Assim é que, segundo se dizia, logo no primeiro dia de funcionamento do Banco, às oito horas da manhã, lá se encontrava Mestre Fagundes com seu rico dinheirinho na mão para confiá-lo à custódia do Banco. Talvez haja sido ele, até, o primeiro cliente depositante.
Todavia, ao deixar, plenamente satisfeito, o estabelecimento de crédito, começou Mestre Fagundes a ouvir comentários de pessoas desconfiadas e desinformadas, de índole pessimista, alertando sobre a temeridade de botar dinheiro no Banco, tais os riscos e perigos existentes.

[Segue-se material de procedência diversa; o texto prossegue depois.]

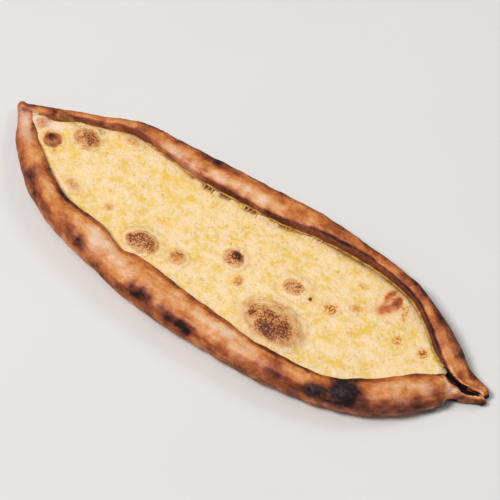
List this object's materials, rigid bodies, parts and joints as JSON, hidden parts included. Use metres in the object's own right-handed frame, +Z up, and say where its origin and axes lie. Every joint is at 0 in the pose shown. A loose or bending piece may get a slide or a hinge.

Devo dizer agora que Mestre Fagundes era homem de muita simplicidade e credulidade. As pérfidas sementes da dúvida cedo germinaram no seu espírito, enchendo-o de suspeita e insegurança. Prestes a terminar o expediente, às quatro horas da tarde voltou Mestre Fagundes ao Banco e, para surpresa do gerente, manifestou o seu propósito de retirar o seu depósito.
Era praxe bancária, naquele tempo, se deduzir logo, no ato do depósito, o montante das despesas com o material de expediente, como caderneta, talão de cheque, etc. fornecidos ao correntista.
Desse modo, recebeu Mestre Fagundes menos do que os cem mil réis que depositara às oito horas da manhã daquele mesmo dia. Raciocinando em termos de grandezas inversamente proporcionais disse então Mestre Fagundes: “O pessoal bem que disse. Se, apenas oito horas depois, eu perdi tanto dinheiro, imagine-se se eu demorasse ainda mais tempo para retirar o meu dinheirinho. Iria perder tudo. Com sua credulidade ingênua, Mestre Fagundes inventara o “over night” às avessas.
(REVISTA DO INSTITUTO HISTÓRICO E GEOGRÁFICO – VOLUME 10 – 1988 – pág. 3 e 4.)